## Start
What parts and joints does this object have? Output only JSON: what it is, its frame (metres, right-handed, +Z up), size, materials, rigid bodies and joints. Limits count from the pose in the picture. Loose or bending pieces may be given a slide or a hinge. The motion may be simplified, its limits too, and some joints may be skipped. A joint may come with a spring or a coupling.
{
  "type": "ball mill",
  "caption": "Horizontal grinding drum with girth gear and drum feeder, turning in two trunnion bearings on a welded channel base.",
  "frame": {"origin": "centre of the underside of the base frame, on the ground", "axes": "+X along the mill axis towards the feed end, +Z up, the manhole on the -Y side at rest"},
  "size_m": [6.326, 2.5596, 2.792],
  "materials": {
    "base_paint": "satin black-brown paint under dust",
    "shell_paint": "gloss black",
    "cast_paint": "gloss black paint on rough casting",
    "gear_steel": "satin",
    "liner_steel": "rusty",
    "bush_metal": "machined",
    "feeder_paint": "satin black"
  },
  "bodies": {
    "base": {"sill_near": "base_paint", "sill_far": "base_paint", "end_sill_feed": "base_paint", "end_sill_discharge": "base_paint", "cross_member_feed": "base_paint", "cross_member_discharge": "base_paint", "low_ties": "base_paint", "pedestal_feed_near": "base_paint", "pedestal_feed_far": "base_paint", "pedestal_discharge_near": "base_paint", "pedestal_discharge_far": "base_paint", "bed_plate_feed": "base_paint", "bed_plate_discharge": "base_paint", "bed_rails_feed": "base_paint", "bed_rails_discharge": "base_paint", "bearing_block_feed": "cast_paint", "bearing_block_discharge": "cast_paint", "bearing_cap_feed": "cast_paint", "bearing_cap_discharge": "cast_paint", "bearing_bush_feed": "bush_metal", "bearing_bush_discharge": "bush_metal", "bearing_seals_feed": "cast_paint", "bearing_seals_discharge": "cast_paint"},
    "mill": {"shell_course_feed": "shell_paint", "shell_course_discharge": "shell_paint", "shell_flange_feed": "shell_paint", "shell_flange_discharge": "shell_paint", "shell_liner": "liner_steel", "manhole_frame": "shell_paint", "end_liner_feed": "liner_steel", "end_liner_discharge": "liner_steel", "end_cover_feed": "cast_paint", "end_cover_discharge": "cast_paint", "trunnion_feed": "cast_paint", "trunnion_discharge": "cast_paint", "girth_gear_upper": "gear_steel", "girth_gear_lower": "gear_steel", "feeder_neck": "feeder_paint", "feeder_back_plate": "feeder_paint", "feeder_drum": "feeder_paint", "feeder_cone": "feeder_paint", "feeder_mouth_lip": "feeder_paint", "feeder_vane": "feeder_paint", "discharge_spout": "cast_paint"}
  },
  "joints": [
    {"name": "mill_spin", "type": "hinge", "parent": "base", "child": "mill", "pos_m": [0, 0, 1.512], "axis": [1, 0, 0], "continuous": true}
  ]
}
## End
## Start
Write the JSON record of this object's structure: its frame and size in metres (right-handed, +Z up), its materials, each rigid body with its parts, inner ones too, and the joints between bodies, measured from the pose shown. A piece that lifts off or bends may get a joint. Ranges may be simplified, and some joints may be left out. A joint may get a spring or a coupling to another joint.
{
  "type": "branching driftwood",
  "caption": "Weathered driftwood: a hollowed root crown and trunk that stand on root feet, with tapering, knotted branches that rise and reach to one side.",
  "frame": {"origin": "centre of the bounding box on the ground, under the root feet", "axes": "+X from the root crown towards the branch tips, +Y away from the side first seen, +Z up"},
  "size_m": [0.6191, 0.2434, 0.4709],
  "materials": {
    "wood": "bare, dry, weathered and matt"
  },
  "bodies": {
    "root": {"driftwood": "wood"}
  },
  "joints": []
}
## End
[SET EXERCISE] From the entries above, copy each line holding "materials".

[SOLVED PROBLEM]
What parts and joints does this object have? Output only JSON: what it is, its frame (metres, right-handed, +Z up), size, materials, rigid bodies and joints. Limits count from the pose in the picture. Loose or bending pieces may be given a slide or a hinge. The motion may be simplified, its limits too, and some joints may be skipped. A joint may come with a spring or a coupling.
  "materials": {
Write the JSON record of this object's structure: its frame and size in metres (right-handed, +Z up), its materials, each rigid body with its parts, inner ones too, and the joints between bodies, measured from the pose shown. A piece that lifts off or bends may get a joint. Ranges may be simplified, and some joints may be left out. A joint may get a spring or a coupling to another joint.
  "materials": {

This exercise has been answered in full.